Rocky lowers himself back to the floor, still tense, with his ears pricked. He doesn’t like the man.
‘Can you stand one at a time in front of this wall?’ I pick Billy up off the couch and carry him over. The man takes a photo of each of our faces with his phone. I try to shape my mouth into a pleasant smile when it’s my turn. ‘Alright, I’ll send that off. Now, did you want me to quickly do a free security check before I go?’
I glance at Billy who is back on the couch now and let my breath out. ‘How long will it take?’
The man gulps down the last of his glass of water then picks up the drill. ‘Oh, five minutes. You can read and sign the paperwork while I do it, if you like.’
He wanders down the hall while I vacuum the wood chips left by the drilling. I sign the paperwork. His broad shape moves about, room to room. I hear him tapping on the windows and doors, the roller shutters winding up and down. He even gives the steel security door a firm pull, staring closely at the hinges. I brace myself for the upsell …
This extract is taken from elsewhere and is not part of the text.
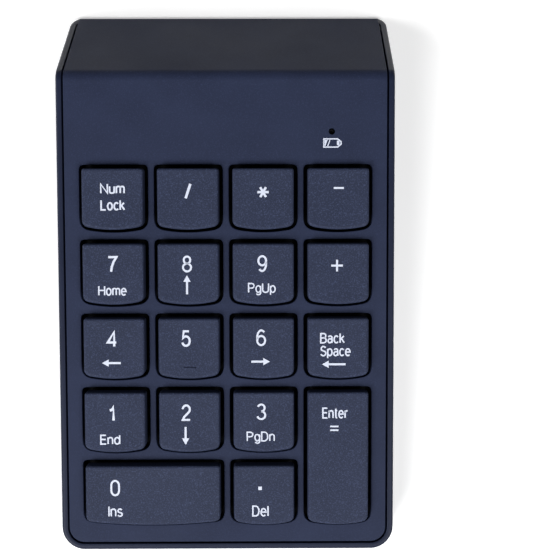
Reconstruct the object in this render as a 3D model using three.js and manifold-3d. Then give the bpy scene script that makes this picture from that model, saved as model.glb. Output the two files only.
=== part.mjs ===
// A wireless numeric keypad: a wedge-shaped case, a folded top cover with eighteen openings, and the
// keys, key mechanism, electronics, cells and radio receiver that it holds.
// Millimetres. X runs to the right, Y to the rear and Z up. The origin is on the table, at the
// centre of the keypad's outline.
import * as THREE from "three";
import { mergeVertices } from "three/addons/utils/BufferGeometryUtils.js";
import Module from "manifold-3d";

const wasm = await Module();
wasm.setup();

// ---------------------------------------------------------------- driving dimensions

const WIDTH = 81.5; // across the bottom case
const DEPTH = 134.9; // front wall to the foot of the rear face
const UNDERSIDE = 1; // the bottom case's underside above the table
const FLOOR_TOP = 2.6; // top of the bottom case's floor
const WALL = 1.5; // bottom case wall, which shows as a rim round the cover
const GROOVE = 0.4; // open line between the rim and the cover
const COVER = 2; // thickness of the top cover
const FRONT_CORNER = 5.6; // radius of the front corners in plan
const REAR_CORNER = 2.8; // radius of the rear corners in plan

const SLOPE = THREE.MathUtils.degToRad(7); // of the key deck
const ROW_1 = { y: 18.09, z: 21.93 }; // deck surface at the centres of the first row of keys
const FOLD_V = 30.04; // the fold, measured up the deck from the first row
const FOLD_RADIUS = 3.4;
const FOLD_STEPS = 4; // facets round the fold
const SMALLEST_FOLD = 0.5; // a line too deep for this radius bends sharply
const REAR_FOOT_Z = 1.2; // height at which the rear face ends
const COVER_LIP = { width: 1.1, height: 1.6 }; // hangs below the cover's edge, inside the walls

const PITCH = 18; // key to key
const CAP = { half: 7.4, rear: 7.37, front: -7.4, bow: 0.95, rearRadius: 0.8, frontRadius: 1.5 };
const OPENING = { half: 8.27, rear: 8.27, front: -8.05, bow: 1.05, rearRadius: 1.3, frontRadius: 2.2 };
const CAP_TOP = 2.69; // keycap's top face above the deck
const CAP_SKIRT = -1.2; // keycap's lower rim
const CAP_SHELL = 1; // wall of the keycap's skirt
const CAP_ROOF = 1.2; // thickness of the keycap's top
const CAP_BEVEL = 0.4;
const TRAVEL = 2.2; // how far a key goes down
const KEY_RIB = { at: 9, half: 1, aside: [-3.6, -2.8] }; // steers a levelling wire under a long key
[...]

‘Everything is actually really secure here.’ Well, that’s a pleasant surprise. ‘You get many break-ins out this
far?’
‘No,’ I say, smiling. ‘It’s very safe around here.’
‘Worried about an ex or something?’
I sigh just loudly enough for him to notice and get the message. ‘I’d rather not talk about it.’ I’m smiling as I say it. He looks shy for a moment, his eyes darting away.
‘Oh right, sorry. I, um, I just wanted to make sure you’re all covered, that’s all. Most of our work is domestic stuff, you know. I don’t normally say this, but if anything this place is probably too secure. Your roller shutters are on the main power not batteries, so they won’t work in a power outage. If they’re down, and there’s a fire or a blackout, you could be trapped inside.’
‘Right,’ I say. ‘Well, I leave them up mostly.’
‘You don’t want to have everything latched up this time of year when the fire risk is so high. Is it just you here?’
‘Me, the kid, the dog.’
‘Sure,’ the man says, a single tear of sweat running down from his left temple. ‘Well, I mean, I can give you my card. You know, if you’re ever feeling worried about something …’
Jesus, he fancies me. No, thanks. ‘I’m fine – I have the buttons now,’ I say, adequately blunt. ‘Thanks, anyway.’
‘Okay, Freya.’ He’s big. Even his head is big, squeezed into the cap. ‘Well, just in case you ever want to call me for anything else, I’ll leave my card.’
I glance over at Billy, who is standing on the couch, cheeks still damp with tears.
I sweep a strand of hair away from my face and turn back to the man. It’s easy to feel flattered.
‘I’ll keep that in mind …’ I look at the card ‘… Jock.’
I walk him to the door.
Outside kookaburras are perched in the high branches of the paperbark tree near the house – five of them, pointed beaks, chest feathers the colour of damp hay and dark wings tipped with iridescent blue. One begins that long jerking cackle and the others join in.
Koo-koo-kah-kah-kah. The chorus grows as Jock drives away.
I go to the bureau in my study and pull open the third drawer. I lift out my passport, Billy’s passport – unused – and fish for the small blue folder I keep tucked underneath. Sliding the rubber band from around the folder, I open it and look down at the documents I’ve assembled. I can’t tell you exactly why I first decided to keep them. Wayne’s driver’s licence. Wayne’s old passport. Bank statements, utility bills. Photographs of his home. Photographs of Aspen as a three-year-old, a five-year-old, a seven-year-old. Wayne’s medical records. I began actively collecting this stuff a few years after he left. I had no idea where he’d gone, Mum didn’t help much but eventually a private investigator found out where he lived. After that I made frequent trips up to Queensland to watch his house. He steered clear of all social media so it was the only way to keep tabs on him.